● WHAT THIS TASK INVOLVES: Each line below is to be written out in full, exactly as shown.

------------------------

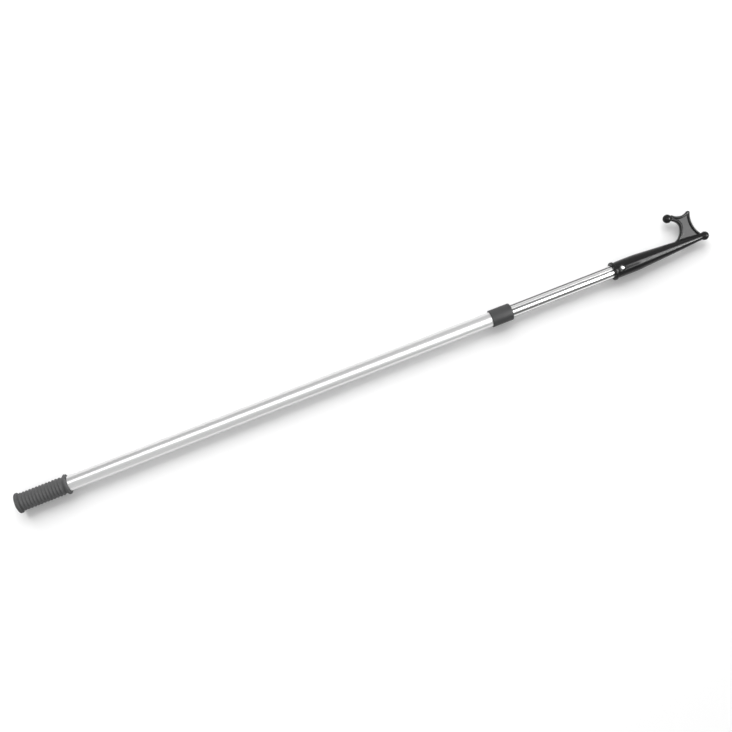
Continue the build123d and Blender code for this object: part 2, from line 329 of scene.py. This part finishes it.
# The web's outline, in station and reach
THROAT_FOOT = (1170.0, 8.2)
THROAT_LOW = (1181.5, 17.2)
THROAT_SIDE = (1186.5, 30.0)
THROAT_HIGH = (1184.3, 37.5)
THROAT_TOP = (1178.0, 43.0)
NECK_ROOT = (1173.0, 49.0)
CROWN_START = (1179.0, 52.8)
CROWN_MIDDLE = (1195.5, 46.1)
CROWN_END = (1206.4, 49.2)
PRONG_NOSE = (1209.8, 49.3)
PRONG_FRONT = (1210.6, 46.2)
FRONT_MIDDLE = (1207.2, 28.5)
FRONT_FOOT = (1216.6, 5.0)
ROOT_FRONT = (1217.0, -1.5)
ROOT_BACK = (1169.0, -1.5)

# The socket and shaft, as radii at stations
SHAFT_STATIONS = np.array(
    [1050.0, 1053.1, 1055.8, 1072.0, 1089.5, 1104.0, 1126.0, 1150.4, 1184.5, 1214.0, 1226.0]
)
SHAFT_RADII = np.array([13.5, 13.4, 13.8, 14.1, 14.05, 13.1, 11.6, 10.0, 7.4, 5.2, 5.0])


def steady_slopes(x, y):
    """Slopes at the knots for a smooth curve that doesn't overshoot."""
    steps = np.diff(y) / np.diff(x)
    before, after = steps[:-1], steps[1:]
    slopes = np.zeros(len(x))
    slopes[1:-1] = np.where(before * after > 0, 2 * before * after / (before + after), 0)
    slopes[0] = steps[0]
    slopes[-1] = steps[-1]
    return slopes


SHAFT_SLOPES = steady_slopes(SHAFT_STATIONS, SHAFT_RADII)


def shaft_radius(station):
    """Radius of the socket and shaft, smooth along the pole."""
    s = np.clip(station, SHAFT_STATIONS[0], SHAFT_STATIONS[-1])
    k = np.clip(np.searchsorted(SHAFT_STATIONS, s) - 1, 0, len(SHAFT_STATIONS) - 2)
    width = SHAFT_STATIONS[k + 1] - SHAFT_STATIONS[k]
    t = (s - SHAFT_STATIONS[k]) / width
    a, b = SHAFT_RADII[k], SHAFT_RADII[k + 1]
    da, db = SHAFT_SLOPES[k] * width, SHAFT_SLOPES[k + 1] * width
    near = (2 * t**3 - 3 * t**2 + 1) * a + (t**3 - 2 * t**2 + t) * da
    return near + (3 * t**2 - 2 * t**3) * b + (t**3 - t**2) * db


WEB_OUTLINE = (
    through(THROAT_FOOT, THROAT_LOW, THROAT_SIDE, 30)
    + through(THROAT_SIDE, THROAT_HIGH, THROAT_TOP, 20)[1:]
    + [NECK_ROOT]
    + through(CROWN_START, CROWN_MIDDLE, CROWN_END, 28)
    + through(CROWN_END, PRONG_NOSE, PRONG_FRONT, 10)[1:]
    + through(PRONG_FRONT, FRONT_MIDDLE, FRONT_FOOT, 40)[1:]
    + [ROOT_FRONT, ROOT_BACK]
)


def head_distance(p):
    """Signed distance to the moulded head."""
    station, reach, height = p[:, 0], p[:, 1], p[:, 2]
    rho = np.hypot(reach, height)
    shaft = (rho - shaft_radius(station)) * SHAFT_TAPER
    shaft = np.maximum(shaft, HEAD_START + LIP_OVERLAP - station)
    shaft = np.maximum(shaft, station - (HEAD_END - TIP_BALL))
    from_lip = station - HEAD_START - LIP_WIDTH / 2
    lip = rounded_box(from_lip, rho - LIP_MIDDLE, LIP_WIDTH / 2, LIP_HALF_HEIGHT, LIP_ROUNDING)
    body = smooth_union(shaft, lip, LIP_FILLET)
    tip = np.hypot(rho, station - (HEAD_END - TIP_BALL)) - TIP_BALL
    body = smooth_union(body, tip, TIP_FILLET)
    edge = outline_distance(station, reach, WEB_OUTLINE)
    rim = rounded_box(edge + RIM_WIDTH / 2, height, RIM_WIDTH / 2, RIM_HALF_HEIGHT, RIM_ROUNDING)
    web = np.maximum(edge, np.abs(height) - WEB_HALF_HEIGHT)
    web = smooth_union(web, rim, RIM_FILLET)
    ball_station, ball_reach = HOOK_BALL_PLACE
    off_ball = np.sqrt((station - ball_station) ** 2 + (reach - ball_reach) ** 2 + height**2)
    web = smooth_union(web, off_ball - HOOK_BALL, BALL_FILLET)
    body = smooth_union(body, web, WEB_FILLET)
    bore = np.maximum(rho - BORE_RADIUS, station - INNER_END)
    core = rho - np.interp(station, [INNER_END, CORE_END], CORE_RADII)
    core = np.maximum(core, station - CORE_END)
    body = np.maximum(body, -np.minimum(bore, core))
    across = np.hypot(station - RIVET, reach)
    seat = np.maximum(across - RIVET_SEAT_RADIUS, RIVET_SEAT - np.abs(height))
    return smooth_cut(body, seat, SEAT_EDGE)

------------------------

● SOLUTION TO THIS PROBLEM:
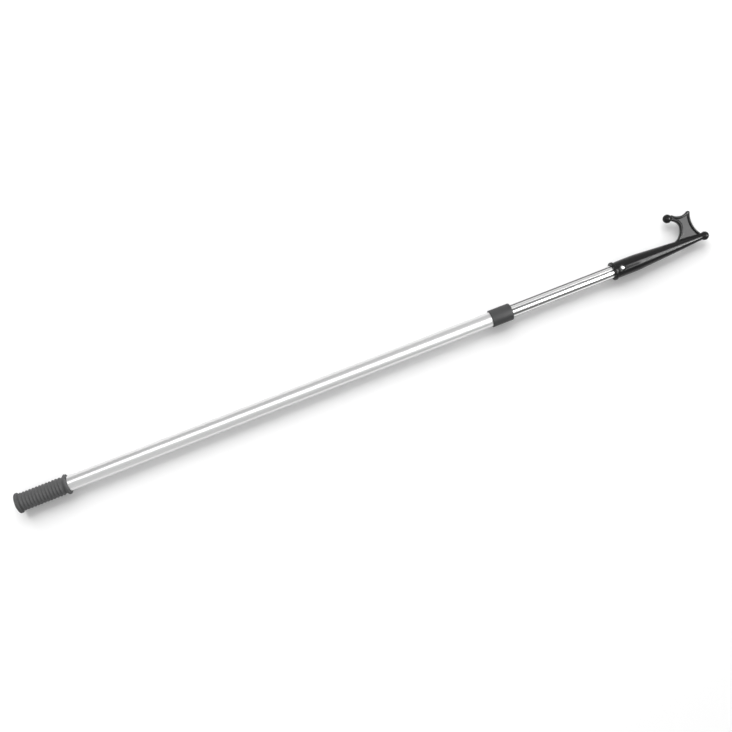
Continue the build123d and Blender code for this object: part 2, from line 329 of scene.py. This part finishes it.
# The web's outline, in station and reach
THROAT_FOOT = (1170.0, 8.2)
THROAT_LOW = (1181.5, 17.2)
THROAT_SIDE = (1186.5, 30.0)
THROAT_HIGH = (1184.3, 37.5)
THROAT_TOP = (1178.0, 43.0)
NECK_ROOT = (1173.0, 49.0)
CROWN_START = (1179.0, 52.8)
CROWN_MIDDLE = (1195.5, 46.1)
CROWN_END = (1206.4, 49.2)
PRONG_NOSE = (1209.8, 49.3)
PRONG_FRONT = (1210.6, 46.2)
FRONT_MIDDLE = (1207.2, 28.5)
FRONT_FOOT = (1216.6, 5.0)
ROOT_FRONT = (1217.0, -1.5)
ROOT_BACK = (1169.0, -1.5)

# The socket and shaft, as radii at stations
SHAFT_STATIONS = np.array(
    [1050.0, 1053.1, 1055.8, 1072.0, 1089.5, 1104.0, 1126.0, 1150.4, 1184.5, 1214.0, 1226.0]
)
SHAFT_RADII = np.array([13.5, 13.4, 13.8, 14.1, 14.05, 13.1, 11.6, 10.0, 7.4, 5.2, 5.0])


def steady_slopes(x, y):
    """Slopes at the knots for a smooth curve that doesn't overshoot."""
    steps = np.diff(y) / np.diff(x)
    before, after = steps[:-1], steps[1:]
    slopes = np.zeros(len(x))
    slopes[1:-1] = np.where(before * after > 0, 2 * before * after / (before + after), 0)
    slopes[0] = steps[0]
    slopes[-1] = steps[-1]
    return slopes


SHAFT_SLOPES = steady_slopes(SHAFT_STATIONS, SHAFT_RADII)


def shaft_radius(station):
    """Radius of the socket and shaft, smooth along the pole."""
    s = np.clip(station, SHAFT_STATIONS[0], SHAFT_STATIONS[-1])
    k = np.clip(np.searchsorted(SHAFT_STATIONS, s) - 1, 0, len(SHAFT_STATIONS) - 2)
    width = SHAFT_STATIONS[k + 1] - SHAFT_STATIONS[k]
    t = (s - SHAFT_STATIONS[k]) / width
    a, b = SHAFT_RADII[k], SHAFT_RADII[k + 1]
    da, db = SHAFT_SLOPES[k] * width, SHAFT_SLOPES[k + 1] * width
    near = (2 * t**3 - 3 * t**2 + 1) * a + (t**3 - 2 * t**2 + t) * da
    return near + (3 * t**2 - 2 * t**3) * b + (t**3 - t**2) * db


WEB_OUTLINE = (
    through(THROAT_FOOT, THROAT_LOW, THROAT_SIDE, 30)
    + through(THROAT_SIDE, THROAT_HIGH, THROAT_TOP, 20)[1:]
    + [NECK_ROOT]
    + through(CROWN_START, CROWN_MIDDLE, CROWN_END, 28)
    + through(CROWN_END, PRONG_NOSE, PRONG_FRONT, 10)[1:]
    + through(PRONG_FRONT, FRONT_MIDDLE, FRONT_FOOT, 40)[1:]
    + [ROOT_FRONT, ROOT_BACK]
)


def head_distance(p):
    """Signed distance to the moulded head."""
    station, reach, height = p[:, 0], p[:, 1], p[:, 2]
    rho = np.hypot(reach, height)
    shaft = (rho - shaft_radius(station)) * SHAFT_TAPER
    shaft = np.maximum(shaft, HEAD_START + LIP_OVERLAP - station)
    shaft = np.maximum(shaft, station - (HEAD_END - TIP_BALL))
    from_lip = station - HEAD_START - LIP_WIDTH / 2
    lip = rounded_box(from_lip, rho - LIP_MIDDLE, LIP_WIDTH / 2, LIP_HALF_HEIGHT, LIP_ROUNDING)
    body = smooth_union(shaft, lip, LIP_FILLET)
    tip = np.hypot(rho, station - (HEAD_END - TIP_BALL)) - TIP_BALL
    body = smooth_union(body, tip, TIP_FILLET)
    edge = outline_distance(station, reach, WEB_OUTLINE)
    rim = rounded_box(edge + RIM_WIDTH / 2, height, RIM_WIDTH / 2, RIM_HALF_HEIGHT, RIM_ROUNDING)
    web = np.maximum(edge, np.abs(height) - WEB_HALF_HEIGHT)
    web = smooth_union(web, rim, RIM_FILLET)
    ball_station, ball_reach = HOOK_BALL_PLACE
    off_ball = np.sqrt((station - ball_station) ** 2 + (reach - ball_reach) ** 2 + height**2)
    web = smooth_union(web, off_ball - HOOK_BALL, BALL_FILLET)
    body = smooth_union(body, web, WEB_FILLET)
    bore = np.maximum(rho - BORE_RADIUS, station - INNER_END)
    core = rho - np.interp(station, [INNER_END, CORE_END], CORE_RADII)
    core = np.maximum(core, station - CORE_END)
    body = np.maximum(body, -np.minimum(bore, core))
    across = np.hypot(station - RIVET, reach)
    seat = np.maximum(across - RIVET_SEAT_RADIUS, RIVET_SEAT - np.abs(height))
    return smooth_cut(body, seat, SEAT_EDGE)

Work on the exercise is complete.